Gallo attempts to get around the argument by claiming that he had personal rights to the story that he subsequently assigned to his production company, the suit says. Columbia, however, questions the representation. The studio stresses that Gallo, in his termination notice, “for the first time ever asserted to Columbia Pictures that on September 23, 1985 — just one day before he and Sweet Revenge made the Agreement — Gallo had assigned his purportedly personal rights in the Story to Sweet Revenge.”

If the assertion is true, the suit says that Gallo was “duty bound to disclose the flat-out inconsistency” between representations in his contract with Columbia Pictures and any claim that he attempted to assign a copyright to his story to his production company.

“Gallo cannot have it both ways: he cannot make representations to induce the purchase of the Story and then avoid the consequences of later claiming the representations were false,” writes the studio’s lawyer Kelly Klaus in the complaint.
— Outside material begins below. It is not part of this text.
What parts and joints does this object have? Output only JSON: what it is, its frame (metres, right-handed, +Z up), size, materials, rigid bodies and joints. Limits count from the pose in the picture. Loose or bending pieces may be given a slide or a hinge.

Writers, actors and directors, among other talent in the entertainment industry, often contract with studios through their loan-out corporations. This provides them with a variety of advantages, including substantial tax benefits and limitations on personal liability. But the widespread use of these entities when artists create copyrighted works as employees of their own corporations weren’t considered in the 1976 Copyright Act’s restrictions on termination rights.

In 2019, artists sued Universal Music Group in a purported class action claiming that the publisher ignored copyright termination notices. UMG’s primary defense was that the the copyrights at issue in the case weren’t owned by the artists themselves but their loan-out companies. Under the Copyright Act, only people can initiate the termination process, the company said.

A federal judge sided with UMG. “Only grants ‘executed by the author’ (or the statutorily designated successor) may be terminated,” states the ruling. “Therefore, third parties to a contract and loan-out companies, which ‘loan’ out an artist’s services to employers and enter into contracts on behalf of the artist, do not have a termination right under the statute.”

In his ruling, the judge rejected arguments that loan outs are merely a tax-planning device. He found that “people cannot use a corporate structure for some purposes — e.g. taking advantage of tax benefits — and then disavow it for others.”

Sweet Revenge didn’t immediately respond to a request for comment.